La crisi del turismo è un segno tangibile: strade un tempo piene di visitatori oggi sono occupate da persone senza tetto, famiglie in miseria e giovani senza futuro.

Un Paese in decadenza

La fotografia dell’Argentina oggi è chiara:

  • Povertà e abbandono: aumentano i senzatetto e cresce la dipendenza chimica, simile a quanto accade nelle metropoli europee colpite dal neoliberismo selvaggio.
  • Esodo massiccio: decine di migliaia di argentini emigrano, molti verso il Brasile, in cerca di un minimo di stabilità.
  • Università sotto attacco: tagli brutali minacciano corsi, borse di studio e ricerche scientifiche.
  • Sanità allo sfascio: anziani e disabili restano senza cure né farmaci.

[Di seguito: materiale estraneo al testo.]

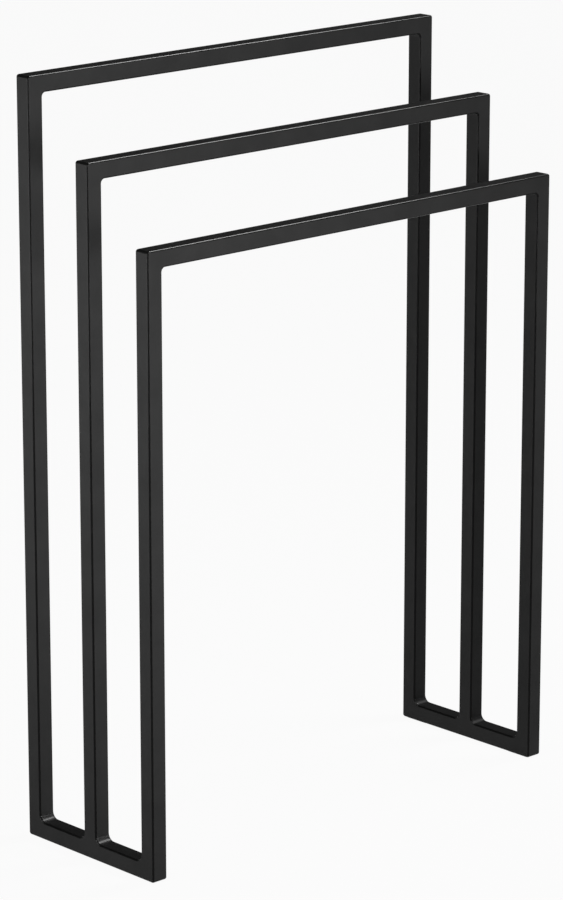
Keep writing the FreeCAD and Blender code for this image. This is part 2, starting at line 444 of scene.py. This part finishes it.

Un Paese che fu orgoglio dell’educazione pubblica e della mobilitazione sociale sprofonda nella decadenza.

Il tramonto della politica civile

Milei non può più uscire in strada perché:

  • il popolo non tollera più riforme che significano fame e disoccupazione;
  • il governo ha perso legittimità democratica, governando con la repressione;
  • la corruzione al centro del potere ha distrutto ogni residua fiducia.

Quando la politica si riduce alla violenza e la corruzione diventa visibile a occhio nudo, il patto sociale si dissolve — e la rivolta diventa inevitabile.

Conclusione: un monito per l’America Latina

L’Argentina mileista è un laboratorio fallimentare: smantellamento dello Stato, repressione sociale, arricchimento delle élite e corruzione dilagante.
L’elogio internazionale all’“aggiustamento” nasconde la verità: un Paese in macerie, dove persino il presidente non può più camminare in pace tra i suoi cittadini.

La rivolta argentina è un grido che risuona oltre i suoi confini: non c’è democrazia senza giustizia sociale, né sovranità senza uno Stato capace di proteggere la sua gente.